Judith Butler + Spahr

In Judith Butler’s Against Ethical Violence, there is a lot of discussion about the “self” in relation to the “other.” According to Butler, the “I” stands as a part of, and because of, social conditions…which implicate it in “a set of moral norms” which “have a social character that exceeds a purely personal and idiosyncratic meaning” (7). In other words, the “I” does not stand apart from the social conditions which create it, and therefore cannot be purely “personal” or distinctive. Furthermore, she argues that the “self” is transformed by its relation with “others.” (and, as it were, a relation to the self since Butler claims that it is impossible to truly know the self, making the self just as much of an”other” as…another.) For Butler, the “self” is “transformed” upon “recognition” of the other…but we cannot know that self until the transformation has already occurred and so there is never a possibility of returning to a former “self” because the transformation has already occurred.
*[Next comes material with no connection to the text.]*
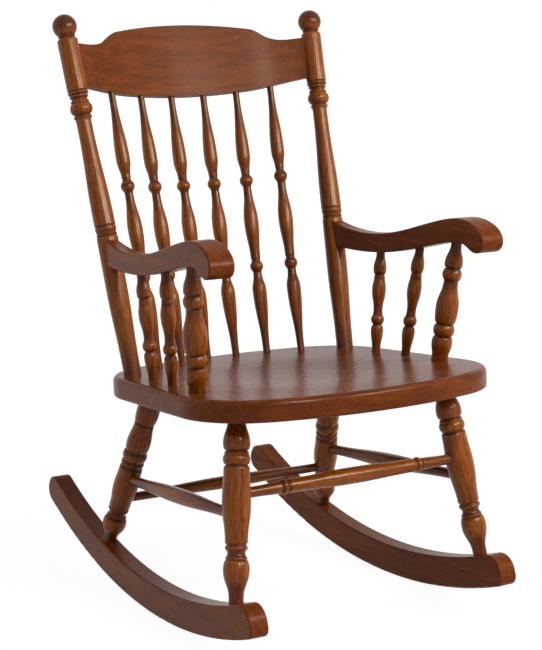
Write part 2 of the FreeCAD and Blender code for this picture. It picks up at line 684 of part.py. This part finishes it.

I related this to Spahr in many ways. Not only are the original residents of the island transformed by their relation to the people who colonize the island, but the colonizers…who eventually become residents, are also transformed by their relations with the people who lived there before colonial rule. In the early pages of the book, spahr writes, “[they felt lost] because of the new patterns that the history of the island left on their relationship with others. This is mainly a story about how the history of the island changed them, the story of the huehue haole and the tree canopy. It cannot help but be a story about how they were shaped by perhaps being perhaps not being perverts, but still it is more a story about three of them who moved to an island that was not theirs […] A story of how the island made them recognize themselves as they and how this recognition caused them to write with endless qualifiers and doubts” (21). So, as Butler suggests, the Triad becomes aware of the self through their recognition of the other, and that self is transformed in a way that causes them to “write with endless qualifiers and doubts” because even though they have come to know the self, they have come to also know how it is impossible to “truly” know the self.
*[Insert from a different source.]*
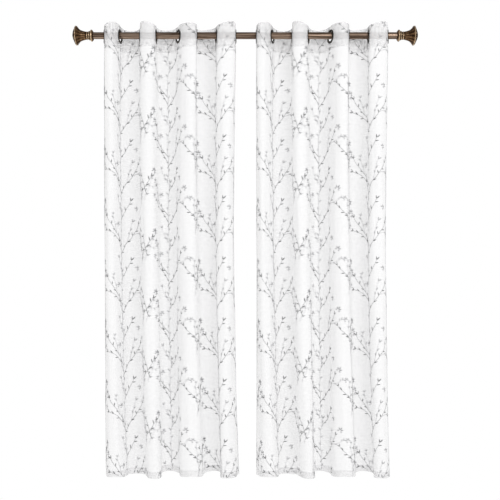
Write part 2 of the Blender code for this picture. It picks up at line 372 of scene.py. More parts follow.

I also related this to Stein in a great many of ways. Stein’s piece is all about questioning human nature because a great deal of what we call “human nature” is actually learned…yet we continue to try to enforce those conditions on people. I have a more comprehensive idea concerning this but as I am speaking about it in class today I will wait to write about it.

One thought on “Judith Butler + Spahr

  1. Yes, great, keep thinking about all of this… How can we use this Butler piece to think through Stein, at least in some ways including ideas about narrative and identity?